10. Ken Hitchcock: The St. Louis Blues coach has done everything right with this team, with the exception of win a playoff series. Since he took over in 2011-12, the Blues have won just one playoff series and compiled an 8-13 record in the post-season. There were rumbles that Hitchcock was in jeopardy after the Blues lost in the first round to Chicago, but they were quelled by GM Doug Armstrong. But if Hitchcock can’t find a way to get his team over the Chicago/Los Angeles hump, there might be no choice but to make a change.

9. Ryan Johansen: Even though they appear to be playing hardball with him, the Columbus Blue Jackets will sign Johansen at some point. But after an acrimonious summer in which Johansen felt his team’s offer was a “slap in the face,” there will be pressure on Johansen to prove he was worth all the off-season angst, particularly if he misses training camp or some of the regular season. Johansen is at a critical point in his development as a player and he has every right to sit until he gets what he feels is a fair deal. But with that comes the pressure of living up to it.

8. Bruce Boudreau: The Anaheim Ducks coach is quickly becoming known as The Man Who Can’t Win Game 7. The Ducks won the Western Conference regular season title last season, but the fact they didn’t take their foot off the pedal in the regular season cost them in the playoffs. Boudreau will have to do the delicate dance between being good enough to compete in the west, while not burning his team out for the time when the games get really important.

7. Alex Ovechkin: How does a 50-goal scorer end up on the list of players on the hot seat? By piling up points on the power play, being an uninspired player 5-on-5 and not leading his team to the playoffs, that’s how. Ovechkin might be one of the least-feared 50-goal scorers in the history of the game, primarily because he does precious little other than feast when the Capitals are on the man advantage. He’ll also have to adjust to a new coach in Barry Trotz who will demand more defensive accountability. For real.

6. Todd McLellan: There were rumors the Sharks coach was on his way out of San Jose and to Toronto after last season, but GM Doug Wilson opted to keep him after his team blew a 3-0 lead in the first round to the Kings. Instead of firing the coach, which would have been the convenient thing to do, the Sharks instead emasculated Joe Thornton and Patrick Marleau. If the Sharks stumble out of the gate, McLellan might be an easy target.

5. P.K. Subban: The Montreal Canadiens defenseman became the first player in NHL history to reach a contract agreement after an arbitration hearing and before a decision was rendered. And what an agreement!

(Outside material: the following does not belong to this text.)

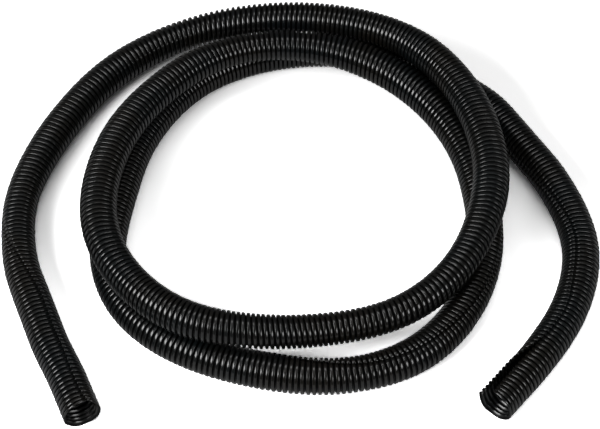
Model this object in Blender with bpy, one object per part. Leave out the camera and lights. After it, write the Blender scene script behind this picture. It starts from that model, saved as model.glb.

Subban will undoubtedly face pressure to justify his $9 million-per-season cap hit, but he will be courting trouble if he internalizes it and tries to do so every time he touches the puck.

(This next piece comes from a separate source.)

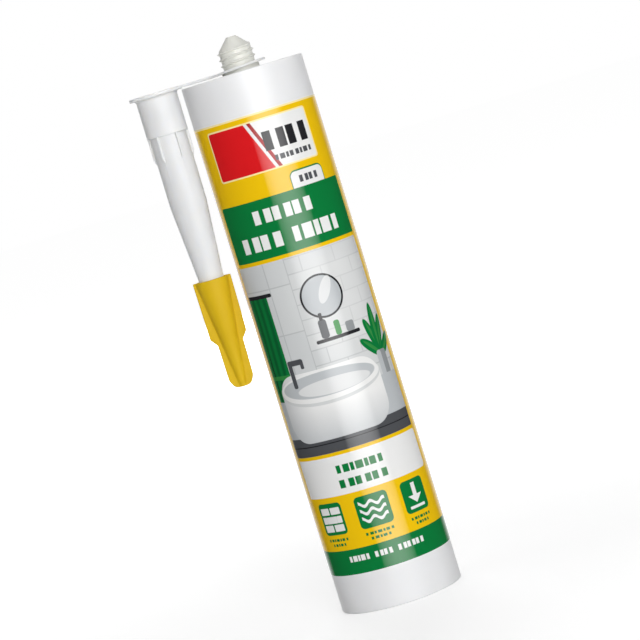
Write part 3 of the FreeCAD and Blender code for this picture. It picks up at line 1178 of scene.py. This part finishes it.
@dataclass
class Nozzle(Hanging):
    """The tapered nozzle with its skirt, fins, flange, and the strap and ring that hang it on the neck."""

    wall: float = 1.15
    body: float = 7.4
    skirt: float = 8.35
    skirt_end: float = 17.1
    socket: float = 7.3
    socket_depth: float = 14.0
    socket_crest: float = 6.58
    body_end: float = 45.3
    shoulder: float = 4.94
    shoulder_depth: float = 78.0
    length: float = 112.0
    tip: float = 1.75
    tip_bore: float = 0.95
    flange: float = 10.75
    flange_thickness: float = 1.4
    fin_thickness: float = 0.9
    fin_end: float = 29.1
    fin_slope: float = 3.4
    fin_count: int = 6
    fin_turn: float = 3.0
    strap_bend: float = 25.317
    strap_thickness: float = 1.1
    ring_reach: float = 9.6
    ring: float = 10.4
    ring_hole: float = 7.95
    ring_thickness: float = 0.95
    ring_tilt: float = 3.7
    segments: int = 128

    def build(self) -> bpy.types.Object:
        """Models the nozzle."""
        passage = self.body - self.wall
        nozzle = turned("nozzle_tube", [
            Corner(self.socket, 0.0, 0.3),
            Corner(self.flange, 0.0, 0.5),
            Corner(self.flange, self.flange_thickness, 0.5),
            Corner(self.skirt, self.flange_thickness, 1.2),
            Corner(self.skirt, self.skirt_end, 0.25),
            Corner(self.body, self.skirt_end, 0.2),
            Corner(self.body, self.body_end, 60.0),
            Corner(self.shoulder, self.shoulder_depth, 60.0),
            Corner(self.tip, self.length, 0.35),
            Corner(self.tip_bore, self.length, 0.25),
            Corner(self.shoulder - self.wall, self.shoulder_depth),
            Corner(passage, self.body_end),
            Corner(passage, self.socket_depth, 0.3),
            Corner(self.socket, self.socket_depth, 0.3),
        ], self.segments, hollow=True)
        thread = Thread(self.socket + 0.3, self.socket_crest, 2.5, 2.4, 3)
        fused(nozzle, self.build_fins(), self.build_strap(), self.build_ring(), thread.build("socket_thread"))
        finish = MouldedPlastic(
            "natural_plastic", tint(235, 235, 235), tint(228, 229, 229), roughness=0.42, subsurface=0.4,
            grain_height=0.00002, gloss=0.35)
        nozzle.visible_glossy = False
        return self.deliver(nozzle, finish.material(), Body.NOZZLE, Slot.NATURAL, ["nozzle"], self.matrix())

    def build_fins(self) -> bpy.types.Object:
        """Models one fin and copies it round the nozzle."""
        start = self.skirt_end - 1.0
        root = self.body - self.wall / 2
        fin = added(
            "fin", bpy.ops.mesh.primitive_cube_add, size=1,
            location=((root + self.skirt - 0.05) / 2, 0, (start + self.fin_end) / 2),
            scale=(self.skirt - 0.05 - root, self.fin_thickness, self.fin_end - start),
        )
        with Bench(fin) as bench:
            bench.pick(lambda place: place.z > self.fin_end - 0.01 and place.x > self.body)
            bench.move((0, 0, -self.fin_slope))
        changed(fin, "BEVEL", width=0.2, segments=2, limit_method="ANGLE", angle_limit=math.radians(25))
        fins = [fin]
        for number in range(self.fin_count):
            if number:
                choose(fin)
                bpy.ops.object.duplicate(linked=False)
                fins.append(bpy.context.view_layer.objects.active)
        for number, copy in enumerate(fins):
            angle = math.radians(self.fin_turn + 360 / self.fin_count * number)
            placed(copy, Matrix.Rotation(angle, 4, "Z"))
        choose(*fins)
        bpy.ops.object.join()
        return bpy.context.view_layer.objects.active

    def build_strap(self) -> bpy.types.Object:
        """Models the strap, which widens into the flange and the ring."""
        rise = math.tan(math.radians(self.ring_tilt))
        stations = [
            (7.9, 5.6, 0.03, 1.1), (9.5, 5.1, 0.03, 1.1), (10.3, 4.25, 0.02, 1.1), (11.2, 3.55, 0.01, 1.1),
            (12.5, 3.1, 0.0, 1.1), (14.5, 3.0, 0.0, 1.1), (21.0, 3.0, 0.0, 1.1), (22.6, 3.1, 0.0, 1.1),
            (23.8, 3.5, -0.01, 1.05), (24.6, 4.1, 0.0, 0.97), (25.4, 4.9, 0.05, 0.88), (26.2, 5.2, -rise + 0.06, 0.82),
        ]
        across, half_width, top, bottom = stations[0]
        strap = added(
            "strap", bpy.ops.mesh.primitive_plane_add, size=1, location=(across, 0, (top + bottom) / 2),
            rotation=(0, math.radians(90), 0),
        )
        with Bench(strap) as bench:
            bench.resize((1, half_width * 2, bottom - top), (across, 0, (top + bottom) / 2))
            for (x0, w0, t0, b0), (x1, w1, t1, b1) in pairwise(stations):
                middle = (t1 + b1) / 2
                bench.extrude((x1 - x0, 0, middle - (t0 + b0) / 2))
                bench.resize((1, w1 / w0, (b1 - t1) / (b0 - t0)), (x1, 0, middle))
            bench.weld()
        changed(strap, "BEVEL", width=0.22, segments=3, limit_method="ANGLE", angle_limit=math.radians(60))
        return strap

    def build_ring(self) -> bpy.types.Object:
        """Models the ring that lies round the collar."""
        ring = turned("ring", [
            Corner(self.ring_hole, 0.0, 0.25),
            Corner(self.ring, 0.0, 0.3),
            Corner(self.ring, self.ring_thickness, 0.3),
            Corner(self.ring_hole, self.ring_thickness, 0.25),
        ], self.segments, hollow=True)
        tilt = Matrix.Rotation(math.radians(self.ring_tilt), 4, "Y")
        bend = Matrix.Translation((self.strap_bend, 0, 0))
        placed(ring, bend @ tilt @ Matrix.Translation((self.ring_reach, 0, 0)))
        return ring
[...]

4. Paul MacLean: There were rumblings that MacLean lost his golden touch last season with his players and mismanaged his players last season. Not surprisingly, he was not able to coax the results out of his team that he got in 2013. Even though the Senators are closer to being a lottery winner than a playoff team, expectations are always high in Canadian markets. And if the Senators get off to a disastrous start, the only guy at the Canadian Tire Centre with a bushy moustache will be MacLean’s doppelganger in the first row.

3. David Clarkson: The Toronto Maple Leafs winger is a classic example of expectations gone awry because of a huge contract. Clarkson was never going to be able to live up to the deal he signed with the Maple Leafs, but even by those standards, his 2013-14 season was an unmitigated disaster. Clarkson’s best course of action would be to forget the contract and resist the temptation to be something he’s not.

2. Randy Carlyle: Clarkson’s coach with the Maple Leafs is undoubtedly on the shortest leash of any coach in the NHL right now. With analytics gaining more prominence in the game, the Leafs cannot afford to continue getting Corsi-ed to death on a regular basis. The Leafs have significantly improved their bottom six, but if they don’t tighten up defensively, Carlyle will likely become the first coach looking for work this season.

1. Rick Nash: The New York Rangers winger led the team in goals with 26 last season, but Nash simply can’t produce when his team needs him most. Including all his NHL playoff games and the two Olympics in which he has participated, Nash has seven goals in 54 games. There was a time when Nash seemed to be able to carry players on his back on his way to the opposing net. It seems now he can’t even get himself to the net, which is why he finds himself on the periphery so much.